Please repeat, exactly and with nothing added, the lines running from the line that contains "Reconstruct the object" to the line that contains "wasm.setup();", both lines included.

** START OF Record list **

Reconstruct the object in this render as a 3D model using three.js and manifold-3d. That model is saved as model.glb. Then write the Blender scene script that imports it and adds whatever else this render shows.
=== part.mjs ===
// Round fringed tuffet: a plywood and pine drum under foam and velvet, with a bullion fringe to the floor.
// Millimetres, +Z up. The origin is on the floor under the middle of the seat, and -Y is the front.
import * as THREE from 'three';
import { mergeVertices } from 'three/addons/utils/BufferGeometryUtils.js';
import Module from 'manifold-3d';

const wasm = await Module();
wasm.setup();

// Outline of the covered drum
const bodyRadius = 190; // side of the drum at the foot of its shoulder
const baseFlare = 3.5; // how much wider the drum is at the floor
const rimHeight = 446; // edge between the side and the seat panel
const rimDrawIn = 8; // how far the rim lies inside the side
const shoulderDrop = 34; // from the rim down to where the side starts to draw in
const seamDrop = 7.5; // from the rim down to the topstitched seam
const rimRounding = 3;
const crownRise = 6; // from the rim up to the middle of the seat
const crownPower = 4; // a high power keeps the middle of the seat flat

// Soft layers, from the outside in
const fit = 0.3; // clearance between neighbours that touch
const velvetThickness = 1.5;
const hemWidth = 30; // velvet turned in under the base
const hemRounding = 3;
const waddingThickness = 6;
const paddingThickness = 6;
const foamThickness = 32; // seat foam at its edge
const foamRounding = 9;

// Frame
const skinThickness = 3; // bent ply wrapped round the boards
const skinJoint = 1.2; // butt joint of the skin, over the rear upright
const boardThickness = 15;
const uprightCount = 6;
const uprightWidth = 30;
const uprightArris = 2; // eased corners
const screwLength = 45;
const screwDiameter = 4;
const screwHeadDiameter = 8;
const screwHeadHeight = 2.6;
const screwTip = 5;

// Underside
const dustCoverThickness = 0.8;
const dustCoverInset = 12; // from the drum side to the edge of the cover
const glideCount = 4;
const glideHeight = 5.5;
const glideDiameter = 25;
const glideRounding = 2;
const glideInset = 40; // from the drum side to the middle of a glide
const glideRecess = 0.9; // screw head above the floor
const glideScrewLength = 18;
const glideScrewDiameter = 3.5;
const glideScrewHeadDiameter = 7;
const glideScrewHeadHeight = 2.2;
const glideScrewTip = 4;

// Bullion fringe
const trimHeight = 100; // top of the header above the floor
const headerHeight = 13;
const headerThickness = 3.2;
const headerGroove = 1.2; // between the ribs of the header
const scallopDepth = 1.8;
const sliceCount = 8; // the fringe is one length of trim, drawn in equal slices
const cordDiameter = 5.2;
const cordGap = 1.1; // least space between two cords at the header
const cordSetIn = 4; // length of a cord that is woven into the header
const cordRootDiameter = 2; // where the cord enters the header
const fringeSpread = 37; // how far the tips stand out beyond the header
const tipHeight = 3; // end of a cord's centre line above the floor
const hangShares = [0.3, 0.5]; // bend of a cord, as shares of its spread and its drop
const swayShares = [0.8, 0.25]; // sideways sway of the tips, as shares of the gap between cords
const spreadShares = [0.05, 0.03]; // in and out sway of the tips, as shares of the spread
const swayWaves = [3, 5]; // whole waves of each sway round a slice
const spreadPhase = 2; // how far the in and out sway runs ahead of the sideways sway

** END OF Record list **
** START OF Record list **

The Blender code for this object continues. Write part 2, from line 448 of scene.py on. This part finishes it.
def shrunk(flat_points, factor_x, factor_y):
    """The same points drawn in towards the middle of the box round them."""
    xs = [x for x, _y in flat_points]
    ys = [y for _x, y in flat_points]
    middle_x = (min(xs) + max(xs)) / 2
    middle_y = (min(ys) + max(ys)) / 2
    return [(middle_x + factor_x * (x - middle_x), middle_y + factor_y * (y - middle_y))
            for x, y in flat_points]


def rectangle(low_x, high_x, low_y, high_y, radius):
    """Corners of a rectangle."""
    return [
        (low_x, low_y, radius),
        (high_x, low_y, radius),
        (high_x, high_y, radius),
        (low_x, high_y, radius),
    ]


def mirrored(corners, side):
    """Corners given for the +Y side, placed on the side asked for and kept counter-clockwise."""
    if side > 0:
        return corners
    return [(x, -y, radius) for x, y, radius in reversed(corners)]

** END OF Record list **

Result of the exercise:
Reconstruct the object in this render as a 3D model using three.js and manifold-3d. That model is saved as model.glb. Then write the Blender scene script that imports it and adds whatever else this render shows.
=== part.mjs ===
// Round fringed tuffet: a plywood and pine drum under foam and velvet, with a bullion fringe to the floor.
// Millimetres, +Z up. The origin is on the floor under the middle of the seat, and -Y is the front.
import * as THREE from 'three';
import { mergeVertices } from 'three/addons/utils/BufferGeometryUtils.js';
import Module from 'manifold-3d';

const wasm = await Module();
wasm.setup();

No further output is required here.